Le tout se fait par «une gestion centralisée des fonds propres de la commune, entravant les initiatives locales.» Les mécanismes en vigueur d'emploi sont jugés insuffisants, les modes de recrutement centralisé ne permettent pas de prendre en charge des initiatives locales. «Il y a absence de stratégie partagée, en communication et participation, centralisation des décisions, lourdeur de certaines procédures administratives, manque de coordination entre certains organes, incohérence entre l'organisation actuelle de la commune et sa taille, commune qui n'a aucune autorité sur la ressource, des budgets colossaux non accompagnés de moyens et d'une organisation adéquate, coopération intercommunale inexistante, implication du mouvement associatif dans le développement de la commune pour une question d'attachement des territoires mais manque de moyens locaux et procédures bureaucratiques, absence de collaboration entre l'APC, les associations et le Conseil consultatif, faible participation des citoyens à l'action politique à cause du manque de légitimité des élus et de promesses non tenues, transformation de l'élu en agent administratif», dévoile le diagnostic. «El Khroub n'est pas une exception,» dit l'expert en affirmant que «la démobilisation est un facteur néfaste pour la société.» La commune évolue en évidence sous le poids du commerce informel «avec d'importants problèmes organisationnels»?
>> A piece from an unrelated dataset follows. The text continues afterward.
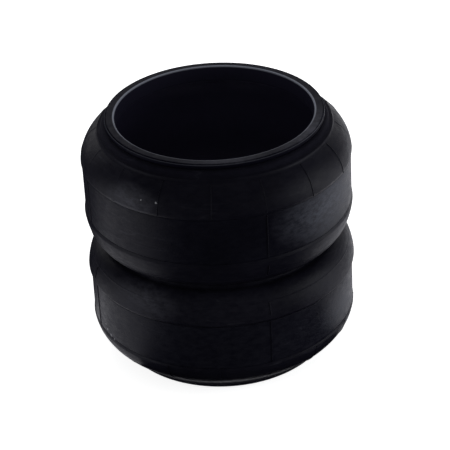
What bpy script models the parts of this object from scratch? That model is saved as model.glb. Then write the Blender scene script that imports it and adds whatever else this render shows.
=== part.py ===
"""Air bellows actuator: a bare rubber bellows with two convolutions, standing on its lower bead.

Every piece is turned round the Z axis. Metres, +Z up, origin at the centre of the lower bead's face.
From inside to outside the wall is an airtight liner, two crossed cord plies and a moulded cover.
At each end the wall is hooked round a steel wire core in a bead, and at the waist a steel hoop
keeps the two convolutions apart. A section is drawn as (radius, distance from the waist) and is
mirrored for the lower half.
"""

import math

import bmesh
import bpy

# Heights
FREE_HEIGHT = 0.265
UPPER_SHOULDER_HEIGHT = 0.047  # from the upper belt's mould line to the bead's face
LOWER_SHOULDER_HEIGHT = 0.044
BELT_OFFSET = 0.037  # from the waist to the near edge of each belt
TILT_DEPTH = 0.030  # pivot of the upper bead's tilt below its face, inside the upper shoulder

# Wall layers, outside to inside, and the gap that bonded layers keep
FIT_GAP = 0.0003
COVER_WALL = 0.0017
PLY_WALL = 0.0010
LINER_WALL = 0.0012

# Beads
BEAD_BORE_R = 0.1012
LIP_ROUND = 0.0010
LAND_WIDTH = 0.0053
WRAP_WALL = 0.0012
WRAP_FACE_WALL = 0.0018
CORE_R = 0.0032
EDGE_FLASH = 0.0010  # how far the moulding edge stands out from the bead's side
EDGE_DEPTH = 0.0040
SIDE_DEPTH = 0.0056  # where the wrap's outer leg ends
FACE_CHAMFER = 0.0009
TOE_ROUND = 0.0009

# Neck of the shoulder cover: a rounded ridge outside the bead, and beyond it the mould flash
# where the shoulder begins
NECK_RISE = 0.0004
RIDGE_OUT = 0.0046
RIDGE_DEPTH = 0.0092
RIDGE_ROUND = 0.0020
NECK_DIP_OUT = 0.0008
NECK_DIP_DEPTH = 0.0114
NECK_FLASH_OUT = 0.0041
NECK_FLASH_DEPTH = 0.0124
SHOULDER_TOP_OUT = 0.0056

# Outer shape of a convolution
BULGE_DEPTH = 0.0366  # from the bead's bore out to the belts
BELT_EDGE = 0.0004  # chamfer along the belt's mould lines
BULGE_OUT = {"upper shoulder": 0.0012, "upper flank": 0.0015, "lower flank": 0.0026, "lower shoulder": 0.0012}
SHOULDER_REACH = 0.0077  # from the bore in to the centre of the shoulder's curve
SHOULDER_OVERLAP = 0.002  # the shoulder's curve starts this far inside the belt
NECK_DEPTH = 0.0070  # from the bead's face to where the shoulder's curve would turn level
FLANK_OVERLAP = 0.004

# Waist: girdle hoop, and the groove over it
FOLD_DEPTH = 0.0273  # from the belts in to the centre of the plies' turn round the hoop
HOOP_BAR_R = 0.0040
HOOP_SIDE = 0.0020  # from the bar's side to the plies above and below it
HOOP_COVER = 0.0027  # rubber between the bar and the groove's floor
FLANK_STEP = 0.0011  # from the centre of the groove's round to the start of the flank's curve

# Facets
TURN_STEPS = 28
CORE_SIDES = 8
SHOULDER_PLY_POINTS = 4
FLANK_PLY_POINTS = 3
TURN_POINTS = 5
SHOULDER_POINTS = 4
FLANK_POINTS = 6
GROOVE_POINTS = 5

BELT_FAR = (FREE_HEIGHT - UPPER_SHOULDER_HEIGHT - LOWER_SHOULDER_HEIGHT) / 2
BELT_HEIGHT = BELT_FAR - BELT_OFFSET
WAIST_Z = LOWER_SHOULDER_HEIGHT + BELT_FAR
BEAD_DISTANCE = {"upper": FREE_HEIGHT - WAIST_Z, "lower": WAIST_Z}
SIGN = {"upper": 1, "lower": -1}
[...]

Rabah Kechad fait, quand même, savoir que la commune a trouvé un espace pour délocaliser son historique marché à bétails. «Il faut préserver ce marché parce que c'est un espace de rencontres, d'échanges et de rayonnement, il a une dimension stratégique,» dit-il. Il pense qu'il est «un élément central pour le développement économique, social et culturel de la commune.» La commune a un fort taux de chômage «notamment des diplômés.»

«On est dans le bec de la bouteille»

Classée 1re en cultures céréalières, 2ème en fourrages, 1re en élevage ovin et 4ème pour le bovin, El Khroub a laissé empiéter son urbanisation «acharnée» sur ses terres agricoles. «Si ça continue, l'agriculture fera, dans peu de temps, partie de l'histoire,» dit Kechad. La commune se retrouve avec des classes de 50 élèves, un taux de déperdition scolaire important, un manque d'efficacité des bureaux de santé (hygiène et CNAS), une distribution de logements sans équipements et commodités, un non respect des quotas, délestée de sa prérogative de distribution de logement au profit du chef de daïra? «Ah ! Si ce diagnostic a été fait avant, on n'en serait pas là,» rebondit son P/APC. «C'est un diagnostic sans pitié et un diagnostic c'est la moitié de la thérapeutique, or c'est difficile de le faire dans le mouvement, il y a des logiques contradictoires qui ne dépendent pas de la gouvernance des élus, on doit évaluer, analyser cette gouvernance et introduire de nouveaux mécanismes,» dit-il.

Pour lui «la santé et la sécurité, c'est fondamental pour le citoyen mais ça passe par l'éclairage public, les espaces verts (?), il y a 5 ans, j'ai demandé un terrain pour délocaliser le marché à bestiaux, on vient juste de nous en attribuer un, si le projet se termine, il est fantastique, mais qu'on mette 5 ans pour l'avoir, il faut le faire !» Prof. Aberkane pense alors que «le temps politique n'a plus rien à voir, il ne réussira pas dans ce qui été entrepris et ce n'est pas la démocratie participative qui va trouver des solutions, si ça continue à ce rythme, on se retrouvera, toujours, dans le bec de la bouteille.» Abdelhamid Abderkane arrive au terme de son mandat de P/APC dans peu de temps.